Once the fighting actually starts, what emerges may be one of the most legitimately good things Schettler has written. Maybe it’s just how a one-part spinoff simply has to be more concise than an eight-book series, or maybe it’s just the novelty. Yet it worked.

It could be a change of pace after seeing so many large-scope modern wargames. Or it could be that the late 19th Century is an area of warfare that I haven’t seen that much of, compared to the subject matter of the main series. Whatever it was, the action here felt and looked better than the norm for Kirov.

This long-foreshadowed book was a lot of fun. And the Kirov spinoff concept of just reenacting/changing historical battles via wargaming has a lot of possibilities. Those are taken advantage of here in an enjoyable book.

Review: Battle of the Three Seas

World War 1990: Battle of The Three Seas

It’s time to return to William Stroock, an author who I’ve previously slammed as the worst World War III writer ever. Has this been fair? And has his new Battle of the Three Seas improved on his previous entries?

For the first question, it’s a weird answer. It’s like talking about the New York Knicks or Jets. They’re still pro-level teams, and even a “bad” pro player is still among the greatest in the world. Being the 32nd-best team in the world is still an accomplishment. Similiarly, to write a long novel at all in a niche genre is a talent many don’t have, and Stroock has still gotten more basics right in the field than non-specialized authors have. (Research on military equipment, especially above small arms, is something frequently in very, very short supply). So yes, it has been unfair to simply denounce in fire-breathing terms.

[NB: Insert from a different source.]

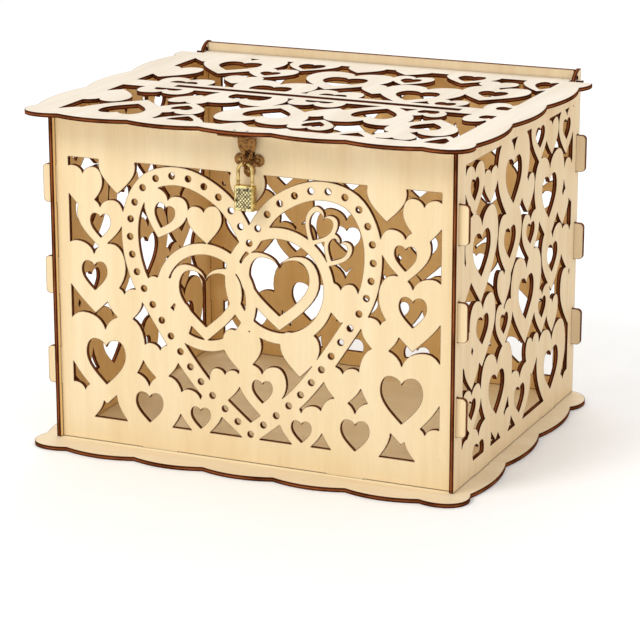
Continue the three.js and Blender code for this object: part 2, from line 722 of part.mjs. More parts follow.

Yet it’s still fair to consider the Knicks and Jets not the 32nd-best teams in the world, but the worst compared to their colleagues. They’re still bad by those (incredibly high) standards. And they’re not going against college/international teams-you judge them by who they’re up against. So, with a heavier heart, I still have to say that Stroock is one of the worse World War III specialist writers, and while this book has improved somewhat compared to the earlier ones, it’s not enough to shift the rankings that much.

The book is less one-sided in absolute terms than some of his previous books. It’s undeniably improved in prose quality. But it still has a jumbled structure with way too many viewpoint changes for its own good and writing that’s still too flat to really work. There are still bizarre subplots that don’t really add anything.

It’s ultimately just still too hard to find something in this book, or Stroock’s series as a whole, that does what another “conventional World War III” book doesn’t do better, be it characterization, tone, or technical plausibility. It might be better than a historical “sports nadir” team. But it’s still, in a now-obsolete baseball term, very much a “second-division” series.